Job
The listing below contains a span that opens with the line containing "# Broken edge round the back" and closes with the line containing "obj.parent = empty". Return that span exactly.

Data shown
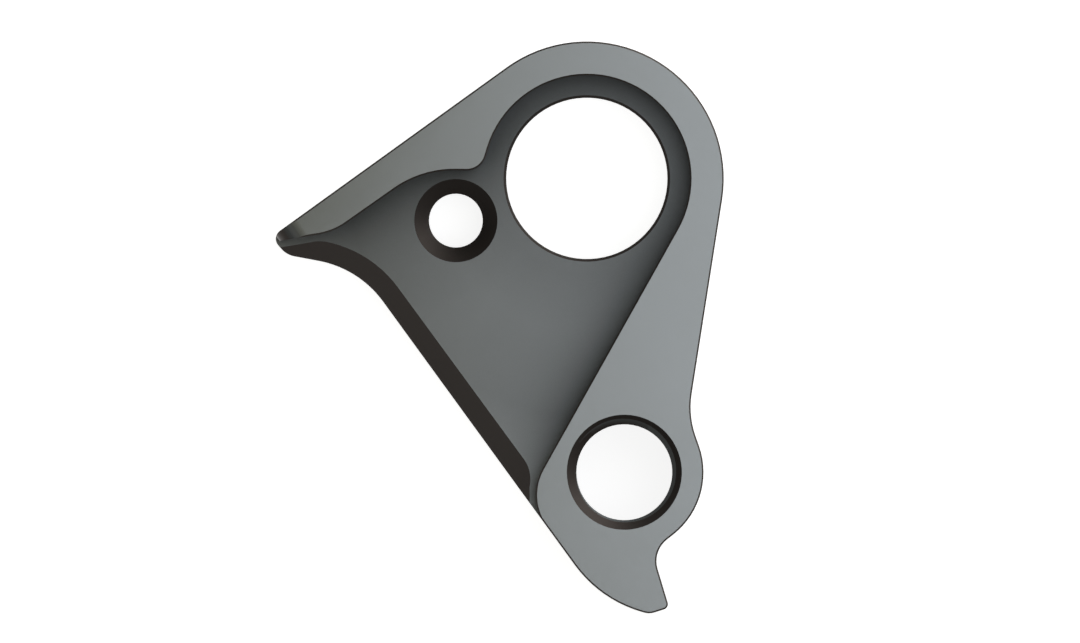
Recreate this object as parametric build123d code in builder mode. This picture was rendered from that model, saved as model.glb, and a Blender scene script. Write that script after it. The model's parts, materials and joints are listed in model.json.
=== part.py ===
# Bicycle derailleur hanger, drive side, for a frame with a 12 mm through axle.
#
# One machined plate that lies on its flat back. The origin is the middle of the axle hole on that back
# face, +X runs away from the pointed tip, +Y away from the derailleur lug, and +Z up to the rim.
# All sizes are in millimetres and degrees.
from build123d import *

import os
from math import asin, atan2, cos, degrees, hypot, radians, sin, sqrt, tan

# Heights, measured up from the flat back
rim_height = 8.0
seat_depth = 3.5
floor_height = rim_height - seat_depth

# Holes
axle_hole_radius = 7.5
axle_hole_chamfer = 0.25
screw_hole_centre = (-12.19, -3.93)
screw_hole_radius = 2.5
countersink_radius = 3.875
countersink_angle = 90.0
thread_centre = (3.49, -27.35)
thread_minor_radius = 4.459
thread_front_chamfer = 0.9
thread_back_chamfer = 0.6

# Radii of the plate's round end and of the seat, both about the axle hole, and of the derailleur lug
end_radius = 12.75
seat_radius = 9.6
lug_radius = 7.375

# Sharp edges of the rim and the back are broken by a small bevel
edge_break = 0.15
break_angle = 45.0

# The plate's outline is a belt round these rounds, taken anticlockwise. Each has its centre and its
# radius, and the belt bends inwards round one whose radius is negative, which is called a hollow. The two
# hollows beside the lug are given by their radius and by their heading from the derailleur hole.
top_round = (0.0, 0.0, end_radius)
tip_cap = (-28.02, -5.62, 0.93)
tip_underside = (-26.84, -5.19, 2.10)
flank_hollow = (-26.72, -17.09, -9.575)
heel_round = (8.33, -29.11, 11.69)
tab_toe = (5.79, -38.90, 1.58)
tab_corner = (7.03, -39.62, 0.52)
tab_notch_radius = 2.55
tab_notch_heading = -56.18
lug_round = (*thread_centre, lug_radius)
neck_hollow_radius = 8.04
neck_hollow_heading = 23.05

# A hollow stays this far clear of the round that it leads into
hollow_gap = 0.03

# The wall of the axle seat is drawn in the same way, and so is the upper edge of the bevelled flank. The
# horn of the rim is the hollow between the seat's round and the one that leaves room for the screw's head.
seat_foot = (0.225, -29.47, -5.0)
seat_round = (0.0, 0.0, seat_radius)
seat_horn_radius = 1.86
screw_clearance = (-12.30, -8.98, 9.74)
tip_bend = (-25.93, 0.84, -6.13)
tip_wall_end = (-28.60, -5.82, 0.0)
seat_mouth = (2.3, -41.5, 0.0)

bevel_angle = 45.0
bevel_drop = 2.1
bevel_start = (-36.0, -7.70, 0.0)
bevel_tip = (-24.82, -9.145, -3.30)
bevel_flank = (-26.40, -16.63, -10.945)
bevel_foot = (-8.35, -27.97, -3.10)
bevel_toe = (-3.93, -28.87, 1.40)

# The rim is rounded down to the tip, square to the upper left side
tip_heading = 215.78
tip_round_radius = 2.5

# How far the cutting shapes reach past the plate
reach = end_radius

# How closely an edge has to match the size it is looked up by
tolerance = 0.001


def belt(rounds):
    """Draw the closed belt round a list of rounds into the current BuildLine."""
    headings = []
    for here, following in zip(rounds, rounds[1:] + rounds[:1]):
        step_x = following[0] - here[0]
        step_y = following[1] - here[1]
        turn = asin((here[2] - following[2]) / hypot(step_x, step_y))
        headings.append(atan2(step_y, step_x) + turn)

    def touching(point, heading):
        return (point[0] + point[2] * sin(heading), point[1] - point[2] * cos(heading))

    for index, here in enumerate(rounds):
        arriving = headings[index - 1]
        leaving = headings[index]
        if here[2] != 0:
            side = 1 if here[2] > 0 else -1
            sweep = side * degrees(leaving - arriving) % 360
            CenterArc(here[:2], abs(here[2]), degrees(arriving) - side * 90, side * sweep)
        following = rounds[(index + 1) % len(rounds)]
        Line(touching(here, leaving), touching(following, leaving))


def hollow_beside(bulge, radius, heading):
    """Give the hollow that leads into one round, at a heading from its centre."""
    distance = bulge[2] + hollow_gap + radius
    return (
        bulge[0] + distance * cos(radians(heading)),
        bulge[1] + distance * sin(radians(heading)),
        -radius,
    )


def hollow_between(first, second, radius):
    """Give the hollow that leads into two rounds, on the right of the way from the first to the second."""
    way_x = second[0] - first[0]
    way_y = second[1] - first[1]
    apart = hypot(way_x, way_y)
    from_first = first[2] + hollow_gap + radius
    from_second = second[2] + hollow_gap + radius
    along = (apart**2 + from_first**2 - from_second**2) / (2 * apart)
    aside = sqrt(from_first**2 - along**2)
    return (
        first[0] + (along * way_x + aside * way_y) / apart,
        first[1] + (along * way_y - aside * way_x) / apart,
        -radius,
    )


def grown(rounds, distance):
    """Give the rounds whose belt runs the given distance further out."""
    return [(x, y, radius + distance) for x, y, radius in rounds]


def ring(part, radius, height):
    """Find the circular edge of one radius at one height."""
    circles = part.edges().filter_by(GeomType.CIRCLE)
    circles = circles.filter_by(lambda circle: abs(circle.radius - radius) < tolerance)
    return circles.filter_by_position(Axis.Z, height - tolerance, height + tolerance)


# Plan of the whole plate
tab_notch = hollow_beside(lug_round, tab_notch_radius, tab_notch_heading)
neck_hollow = hollow_beside(lug_round, neck_hollow_radius, neck_hollow_heading)
with BuildSketch() as plate_plan:
    with BuildLine():
        belt(
            [
                top_round,
                tip_cap,
                tip_underside,
                flank_hollow,
                heel_round,
                tab_toe,
                tab_corner,
                tab_notch,
                lug_round,
                neck_hollow,
            ]
        )
    make_face()

# Plan of the raised rim: the plate less the axle seat, which is open past the tip and along the flank
seat_horn = hollow_between(seat_round, screw_clearance, seat_horn_radius)
along_tip = (cos(radians(tip_heading)), sin(radians(tip_heading)))
across_tip = (along_tip[1], -along_tip[0])
past_tip = (
    tip_wall_end[0] + reach * across_tip[0],
    tip_wall_end[1] + reach * across_tip[1],
    0.0,
)
with BuildSketch() as rim_plan:
    add(plate_plan.sketch)
    with BuildLine():
        belt(
            [
                seat_foot,
                seat_round,
                seat_horn,
                screw_clearance,
                tip_bend,
                tip_wall_end,
                past_tip,
                (tip_cap[0] - reach, tip_cap[1], 0.0),
                (tip_cap[0] - reach, seat_mouth[1], 0.0),
                seat_mouth,
            ]
        )
    make_face(mode=Mode.SUBTRACT)

# What the bevel takes off the flank: a slab round a shape that widens downwards at the bevel's angle
bevel_width = bevel_drop * tan(radians(bevel_angle))
bevel_plane = Plane.XY.offset(floor_height - bevel_drop)
corner_radius = reach / 2
far_south = heel_round[1] - 3 * reach
far_east = 4 * reach
far_north = 3 * reach
bevel_rounds = [
    bevel_start,
    bevel_tip,
    bevel_flank,
    bevel_foot,
    bevel_toe,
    (bevel_toe[0] - bevel_toe[2] + corner_radius, far_south, corner_radius),
    (far_east, far_south, corner_radius),
    (far_east, far_north, corner_radius),
    (bevel_start[0] - reach, far_north, corner_radius),
]
with BuildPart() as flank_waste:
    with BuildSketch(bevel_plane):
        Rectangle(8 * reach, 8 * reach)
    extrude(amount=bevel_drop)
    with BuildSketch(bevel_plane):
        with BuildLine():
            belt(grown(bevel_rounds, bevel_width))
        make_face()
    extrude(amount=bevel_drop, taper=bevel_angle, mode=Mode.SUBTRACT)

# Hanger
with BuildPart() as hanger:
    # Plate up to the floor of the seat, with the flank bevelled
    with BuildSketch():
        add(plate_plan.sketch)
    extrude(amount=floor_height)
    add(flank_waste.part, mode=Mode.SUBTRACT)

    # Raised rim, with its upper edges broken all round
    with BuildSketch(Plane.XY.offset(floor_height)):
        add(rim_plan.sketch)
    extrude(amount=seat_depth - edge_break)
    with BuildSketch(Plane.XY.offset(rim_height - edge_break)):
        add(rim_plan.sketch)
    extrude(amount=edge_break, taper=break_angle)

    # Rim end rounded down to the tip, drawn in the upright plane along the tip
    tip_end = tip_wall_end[0] * along_tip[0] + tip_wall_end[1] * along_tip[1]
    tip_start = tip_end - tip_round_radius
    tip_foot = rim_height - tip_round_radius
    with BuildSketch(Plane(origin=(0, 0, 0), x_dir=(*along_tip, 0), z_dir=(*across_tip, 0))):
        with BuildLine():
            CenterArc((tip_start, tip_foot), tip_round_radius, 0, 90)
            Polyline(
                (tip_start, rim_height),
                (tip_start, rim_height + reach),
                (tip_end + reach, rim_height + reach),
                (tip_end + reach, tip_foot),
                (tip_end, tip_foot),
            )
        make_face()
    extrude(amount=end_radius + reach, mode=Mode.SUBTRACT)

    # Axle hole, countersunk hole for the fixing screw, and derailleur hole
    with Locations((0, 0, floor_height)):
        Hole(axle_hole_radius)
    with Locations((*screw_hole_centre, floor_height)):
        CounterSinkHole(screw_hole_radius, countersink_radius, counter_sink_angle=countersink_angle)
    with Locations((*thread_centre, rim_height)):
        Hole(thread_minor_radius)

    # Chamfers at the mouths of the holes
    chamfer(ring(hanger, axle_hole_radius, floor_height), length=axle_hole_chamfer)
    chamfer(ring(hanger, axle_hole_radius, 0), length=axle_hole_chamfer)
    chamfer(ring(hanger, thread_minor_radius, rim_height), length=thread_front_chamfer)
    chamfer(ring(hanger, thread_minor_radius, 0), length=thread_back_chamfer)
    chamfer(ring(hanger, screw_hole_radius, 0), length=edge_break)

    # Broken edge round the back
    back_face = hanger.faces().sort_by(Axis.Z)[0]
    chamfer(back_face.outer_wire().edges(), length=edge_break)

hanger.part.label = "hanger"
os.makedirs("parts", exist_ok=True)
export_step(hanger.part, "parts/hanger.step")
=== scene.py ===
"""Bicycle derailleur hanger: the plate with its thread, its satin metal and painted shade, and the stage
it lies on.
"""

import json
import math

import bpy
from bpy.props import FloatProperty, FloatVectorProperty, IntProperty, PointerProperty
from bpy.types import Operator, Panel, PropertyGroup
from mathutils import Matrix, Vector


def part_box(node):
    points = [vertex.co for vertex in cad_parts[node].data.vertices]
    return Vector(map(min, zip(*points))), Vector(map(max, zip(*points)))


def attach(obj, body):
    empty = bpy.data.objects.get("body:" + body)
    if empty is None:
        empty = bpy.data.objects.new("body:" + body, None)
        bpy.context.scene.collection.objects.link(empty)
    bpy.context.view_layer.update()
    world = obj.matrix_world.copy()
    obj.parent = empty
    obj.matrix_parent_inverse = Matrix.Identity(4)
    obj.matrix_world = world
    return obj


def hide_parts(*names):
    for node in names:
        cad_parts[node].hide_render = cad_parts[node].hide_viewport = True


bl_info = {
    "name": "Bicycle derailleur hanger",
    "version": (1, 0, 0),
    "blender": (4, 5, 0),
    "location": "3D View > Sidebar > Hanger",
    "description": "Builds the visual model of a machined derailleur hanger",
    "category": "Object",
}

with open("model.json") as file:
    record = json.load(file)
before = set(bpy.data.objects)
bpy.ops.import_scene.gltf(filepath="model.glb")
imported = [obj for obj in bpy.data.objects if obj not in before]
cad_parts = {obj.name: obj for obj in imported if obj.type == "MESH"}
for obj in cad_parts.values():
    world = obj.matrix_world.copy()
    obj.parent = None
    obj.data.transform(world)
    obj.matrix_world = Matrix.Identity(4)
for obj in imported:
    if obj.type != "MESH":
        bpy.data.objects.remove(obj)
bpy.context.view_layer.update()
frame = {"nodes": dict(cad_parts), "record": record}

NODE = "hanger"
BODY = "root"
PLATE = "hanger_plate"
SLOPE = "slope"

# Size of the whole picture, and where the origin stands in it
PICTURE_WIDTH = 1080
PICTURE_HEIGHT = 643
PIXELS_PER_METRE = 10744.0
ORIGIN_X = 586.34
ORIGIN_Y = 177.9
CAMERA_HEIGHT = 0.4

# Where the two soft lamps hang, how wide and high they are, and the colour of their light
TOP_LAMP_PLACE = (0.050, -0.002, 0.10)
TOP_LAMP_SIZE = (0.12, 0.13)
TOP_LAMP_COLOUR = (0.87, 0.91, 1.0)
SIDE_LAMP_PLACE = (0.131, 0.131, 0.07)
SIDE_LAMP_SIZE = (0.26, 0.10)
SIDE_LAMP_COLOUR = (1.0, 1.0, 1.0)

# The floor's width, and how bright it glows to the camera and in reflections
FLOOR_SIZE = 6.0
FLOOR_GLOW = 0.85

# Colours of the sky by how far up a direction points, from 0 along the floor to 1 straight up
SKY_STOPS = [
    (0.0, (1.0, 1.0, 1.0)),
    (0.55, (0.9, 0.89, 0.85)),
    (0.82, (0.255, 0.24, 0.18)),
    (1.0, (0.22, 0.205, 0.14)),
]

# Low down at the lower left the sky is dimmed by this share. The dimming fades out between two heights,
# and between two places on the way from the lower left to the upper right.
SKY_DIMMING = 0.75
DIM_HEIGHTS = (0.1, 0.45)
DIM_WAY = (-0.2, 0.9)
ROOT_HALF = 0.707

# Shape of the thread's groove: half the angle between its sides, the width of its bottom in pitches, and
# how far its mouth reaches into the open hole, in pitches
GROOVE_HALF_ANGLE = math.radians(30)
GROOVE_BOTTOM = 0.125
GROOVE_OVERLAP = 0.15

# Whole turns that the groove's cutter runs on past each face of the plate
SPARE_TURNS = 1

# Points closer than this are made one, on the cutter and on the plate
CUTTER_MERGE = 1e-7
PLATE_MERGE = 1e-6

# Edges that turn by more than this stay sharp when the plate is shaded smooth
SMOOTH_ANGLE = math.radians(25)

# Noise scales of the metal's grain and of the cloudy changes in its gloss, how much each changes the
# roughness, and the strength and depth of the grain's bumps
GRAIN_SCALE = 9000.0
CLOUD_SCALE = 160.0
GRAIN_ROUGHNESS = 0.05
CLOUD_ROUGHNESS = 0.06
GRAIN_STRENGTH = 0.06
GRAIN_DEPTH = 0.00002


def mount(name):
    """Give what the record states about one of the part's holes or faces."""
    for stated in frame["record"]["mounts"]:
        if stated["name"] == name:
            return stated
    raise RuntimeError(f"the record has no mount named {name}")


THREAD_PLACE = mount("derailleur_hole")["pos_m"]
THREAD_INNER_RADIUS = mount("derailleur_hole")["dims"]["r_mm"] / 1000
AXLE_HOLE_RADIUS = mount("axle_hole")["dims"]["r_mm"] / 1000
SEAT_HEIGHT = mount("seat_floor")["pos_m"][2]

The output
    # Broken edge round the back
    back_face = hanger.faces().sort_by(Axis.Z)[0]
    chamfer(back_face.outer_wire().edges(), length=edge_break)

hanger.part.label = "hanger"
os.makedirs("parts", exist_ok=True)
export_step(hanger.part, "parts/hanger.step")
=== scene.py ===
"""Bicycle derailleur hanger: the plate with its thread, its satin metal and painted shade, and the stage
it lies on.
"""

import json
import math

import bpy
from bpy.props import FloatProperty, FloatVectorProperty, IntProperty, PointerProperty
from bpy.types import Operator, Panel, PropertyGroup
from mathutils import Matrix, Vector


def part_box(node):
    points = [vertex.co for vertex in cad_parts[node].data.vertices]
    return Vector(map(min, zip(*points))), Vector(map(max, zip(*points)))


def attach(obj, body):
    empty = bpy.data.objects.get("body:" + body)
    if empty is None:
        empty = bpy.data.objects.new("body:" + body, None)
        bpy.context.scene.collection.objects.link(empty)
    bpy.context.view_layer.update()
    world = obj.matrix_world.copy()
    obj.parent = empty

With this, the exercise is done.